The large corpora of words and images selected for each measure were reviewed by an internal diversity and equity committee as well as teachers and administrators from districts across the state. We removed or revised items that lacked broad cultural resonance or that were found to be linguistically inappropriate. We intentionally included broad racial and ethnic representation in the images selected for the measures. Importantly, we also analyzed classification accuracy across populations to check for bias in identification of risk (see the section titled “Universal Screening”).

3.2 Equitable Treatment in the Testing Process

The Multitudes team developed an extensive administration manual that outlines administration and scoring directions for each measure to support standardization. Student-facing directions for each measure are recorded and embedded in the assessment platform to support standardized administration of the tests. Feedback is provided via the platform to encourage engagement. Receptive measures are scored automatically through the platform, thus reducing testing bias and administrator interpretation (e.g., Elision Receptive, Listening Comprehension, Spelling, Semantic Mapping).

We provide significant guidance for how to score verbal responses provided in African American/Black English (AAE) to reduce the likelihood that Black children will be unfairly evaluated. AAE follows regular phonological, semantic, and morpho-syntactical patterns specified and included in our scoring schemes (Washington and Seidenberg 2021). For more, please see the UCSF Multitudes Administrator Guides for Language Variation.

The administration manual also provides comprehensive guidance about how to score multilingual children’s expressive responses and, if administering measures in English, describes how English language production might be influenced by other language(s) to which a child is exposed. Any child with emerging English proficiency may speak English in ways influenced by their heritage language; some sounds, words, and grammatical elements might transfer, and some might result in cross-linguistic interference. Specific recommendations are provided for how to score Arabic, Mandarin, Tagalog, and Vietnamese-influenced English. Likewise, a child’s Spanish language production will be reflective of regional dialects. Regional variation is natural and expected, and responses should be scored accordingly. For example, in the Spanish expressive vocabulary measure many items have multiple correct responses as different words may be used by individuals from various countries or even areas of the same country who speak Spanish. For more, please see the UCSF Multitudes Administrator Guides for Language Variation.

All children deserve to be comfortable and supported during the assessment process. There is considerable attention given in the administration manual to creating a testing environment and administrator-child interactions that respect the child’s developmental level and their need for security. The manual provides specific recommendations for warm-up activities that can be incorporated into the testing process to build rapport, verbal prompts that can promote a child’s engagement, and guidance about what to do if a child expresses distress or disinterest.

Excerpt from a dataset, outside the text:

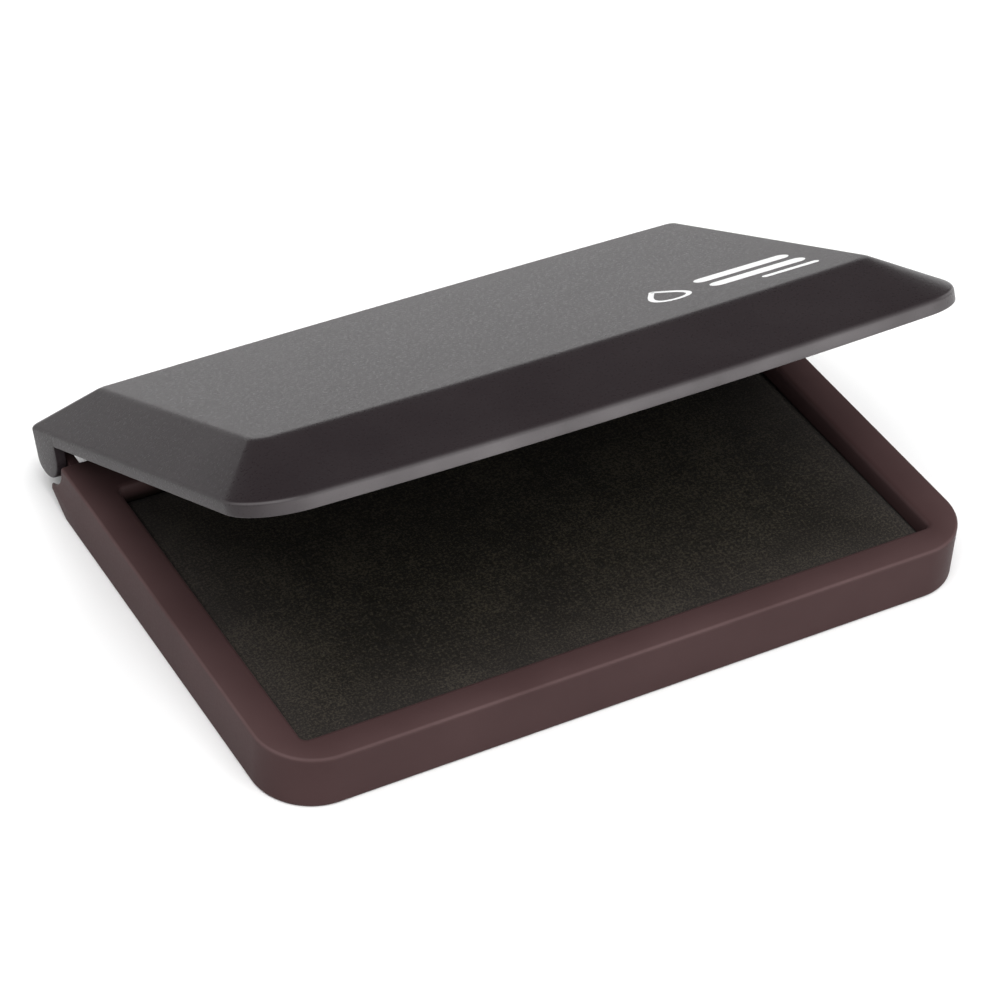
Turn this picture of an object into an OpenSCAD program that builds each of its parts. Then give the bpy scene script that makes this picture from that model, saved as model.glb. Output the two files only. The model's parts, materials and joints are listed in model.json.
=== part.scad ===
// Hinged desk ink pad: a flat tray that holds an inked textile pad, under a bevelled lid
// that turns on two short pins at the rear corners.
// The origin is the centre of the tray's underside. +Z is up and the hinge is at +Y.
// The lid is modelled closed and then turned about the hinge axis by open_angle.

/* [Tray] */
// Width of the tray
base_w = 100; // [80:1:140]
// Depth of the tray from its front face to its rear lip
base_d = 65.6; // [55:0.2:90]
// Height of the tray's rim above the table
base_h = 7.7; // [7:0.1:9]
// Corner radius at the front, in plan
base_front_r = 7.8; // [4:0.1:10]
// Corner radius at the rear lip, in plan
base_rear_r = 0.5; // [0.3:0.1:1]
// Thickness of the outer wall
base_wall = 1.6; // [1.2:0.1:2]
// Thickness of the rim's top skin
rim_skin = 1.5; // [1:0.1:2]
// Thickness of the bottom cover
cover_t = 1.25; // [1:0.05:1.5]

/* [Pad] */
// Width of the opening that shows the pad
well_w = 90; // [60:1:120]
// Depth of the opening that shows the pad
well_d = 51.2; // [40:0.2:70]
// Width of the rim in front of the opening
rim_front = 4.5; // [3:0.1:8]
// Corner radius of that opening
well_r = 0.8; // [0.5:0.1:3]
// How far the inked cloth lies below the rim
pad_drop = 2.4; // [1.5:0.1:3]
// Thickness of the wall around the well
well_wall = 1.2; // [0.8:0.1:1.6]
// Thickness of the leakproof tray's walls and floor
liner_t = 0.8; // [0.6:0.1:1]
// Thickness of the backing board
board_t = 0.8; // [0.5:0.1:1]
// Thickness of the soft wick layer
wick_t = 0.6; // [0.4:0.1:1]
// Thickness of the textile cover
cloth_t = 0.4; // [0.3:0.1:0.6]
// Width of the frame that clamps the cloth's edge
clamp_w = 1.2; // [0.8:0.1:2]

/* [Lid] */
// How far the lid stands out past each side of the tray
lid_side_over = 0.1; // [0.05:0.05:0.5]
// How far the middle of the lid's front edge overhangs the tray
lid_over = 1.9; // [0:0.1:3]
// How far the lid reaches behind the hinge axis
lid_back = 4.4; // [4:0.1:5]
// Gap between the rim and the closed lid
lid_gap = 0.35; // [0.2:0.05:0.8]
// Height of the upright band round the lid
band_h = 1.8; // [1.2:0.1:2.2]
// Height of the lid from its lower edge to its top face
lid_h = 6.3; // [5.5:0.1:6.6]
// Run of the bevel at each side
bevel_side = 7; // [4:0.1:10]
// Run of the bevel at the front
bevel_front = 12.45; // [8:0.05:16]
// Run of the bevel at the rear
bevel_rear = 9.6; // [7:0.1:12]
// Bow of the front edge between its ends
crown_front = 2.45; // [0.5:0.05:4]
// Bow of the top face's rear edge between its ends
crown_rear = 0.9; // [0.2:0.1:2]
// Corner radius of the lid at the front, in plan
lid_front_r = 8.4; // [5:0.1:10]
// Corner radius of the lid at the rear, in plan
lid_rear_r = 1.5; // [1:0.1:2]
// Corner radius of the top face, in plan
lid_top_r = 1; // [0.5:0.1:3]
// Thickness of the lid's walls
lid_wall = 1.2; // [1:0.1:1.4]

/* [Hinge] */
// How far the hinge axis lies behind the tray's rear lip
axis_back = 1.6; // [1.2:0.1:2]
// Height of the hinge axis above the table
axis_z = 7.3; // [7.2:0.1:8]
// Angle that the lid stands open at rest
open_angle = 27.9; // [0:0.1:180]
// Radius of the round ears that carry the lid
ear_r = 3.85; // [3:0.05:4]
// Thickness of each ear
ear_t = 1.25; // [1.1:0.05:1.4]
// Radius of the hinge pins
pin_r = 0.9; // [0.7:0.05:1]
// Radius of the pins' heads
pin_head_r = 1.45; // [1.2:0.05:1.6]
// Thickness of the pins' heads
pin_head_t = 0.5; // [0.3:0.1:0.8]
// Radius of the tray's lugs round the pins
lug_r = 1.9; // [1.6:0.1:1.9]
// Thickness of each lug
lug_t = 1.2; // [1:0.1:1.4]

/* [Seal and label] */
// Width of the seal inside the lid
seal_w = 1.2; // [0.8:0.1:2]
// Outer corner radius of the seal
seal_r = 3; // [2.2:0.1:5]
// Width of the blank label under the tray
label_w = 46; // [20:1:60]
// Depth of the blank label under the tray
label_d = 16; // [8:1:20]
// Thickness of the label
label_t = 0.15; // [0.1:0.05:0.2]

/* [Clearances] */
// Running clearance of a pin in its ear, on the radius
pin_clear = 0.05; // [0.02:0.01:0.09]
// Side gap between an ear and its lug
ear_gap = 0.3; // [0.2:0.05:0.5]
// Gap between the lid's turning rear edge and the tray
turn_clear = 0.2; // [0.15:0.05:0.4]
// Gap round a piece that drops into another
fit_clear = 0.15; // [0.1:0.05:0.3]
// Gap above the bottom cover and below the seal
seat_clear = 0.05; // [0.02:0.01:0.1]

/* [Hidden] */
$fn = 64;
hull_fn = 32;
over = 1;
thin = 0.01;

front_y = -base_d / 2;
rear_y = base_d / 2;
axis_y = rear_y + axis_back;

// Well and the stack of pieces in it, from the table up
well_y1 = front_y + rim_front;
well_y2 = well_y1 + well_d;
tray_z = cover_t + seat_clear;
board_z = tray_z + liner_t;
felt_z = board_z + board_t;
cloth_top = base_h - pad_drop;
cloth_z = cloth_top - cloth_t;
wick_z = cloth_z - wick_t;

// Lid, closed
lid_w = base_w + 2 * lid_side_over;
lid_z = base_h + lid_gap;
band_z = lid_z + band_h;
top_z = lid_z + lid_h;
rise = top_z - band_z;
lid_y1 = front_y - lid_over;
lid_y2 = axis_y + lid_back;
bow_r = (lid_w * lid_w / 4 + crown_front * crown_front) / (2 * crown_front);
top_bow_r = (lid_w * lid_w / 4 + crown_rear * crown_rear) / (2 * crown_rear);

// Room that the lid's rear edge needs as it turns, which is less at the rounded rear corners
end_w = 0.4;
end_back = lid_back - 0.25;
swing_r = norm([lid_back, band_z - axis_z]) + turn_clear;
end_swing_r = norm([end_back, band_z - axis_z]) - seat_clear;

// Tray's rear wall, and the slanted underside of its rear lip
wall_y = axis_y - lid_back - turn_clear - seat_clear;
lip_z = 2.2;
lip_slope = 0.472;
lip_cut = 0.5;
slant_y = rear_y - lip_z / lip_slope;
pocket_y = slant_y - base_wall;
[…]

3.3 Equality in Outcomes of Testing

The testing of historically marginalized children and emergent bilinguals with assessments that were not designed to accurately reflect their abilities is a concern (Randall et al. 2023); (Solano-Flores 2023). The accuracy of universal screening identification was compared across key groups to ensure that these populations would not be over- or under-identified (see the Section titled “Universal Screening”). UCSF Multitudes was designed to elevate the skills and abilities that these children bring to the classroom through an asset-based lens and a development process that centered on the lived experiences of these communities and the linguistic assets they bring in their native language(s).

3.4 Opportunity to Learn

Although we cannot control for the varied educational experiences of all children who take the Multitudes screener, we can provide evidence-based resources to promote the delivery of effective instruction. There is a critical need for professional development, coaching, and ongoing technical support to ensure that the performance of each child is accurately and fairly interpreted and that the next steps taken are appropriate and effective. As such, the Multitudes platform includes instructional recommendations and professional development opportunities related to administration and instruction. Instructional recommendations come with a menu of student learning activities in English and Spanish aligned with reading development goals identified through screening.

In summary, fairness in assessment is now considered to be integral to arguments about validity (Sireci and Randall 2021); (Solano-Flores 2023). The rich diversity in the United States requires a measurement approach that is culturally and linguistically responsive and aims to reduce bias when estimating children’s abilities. Importantly, absolute fairness in assessment is impossible to achieve, because no measurement instrument demonstrates perfect reliability and any validity judgment is a matter of context and degree. Given this reality, Multitudes adopts a growth mindset, with plans for ongoing research to continually improve fairness and accuracy in reading assessment, ultimately with the mission and vision of contributing to enhanced equity in educational outcomes across all populations.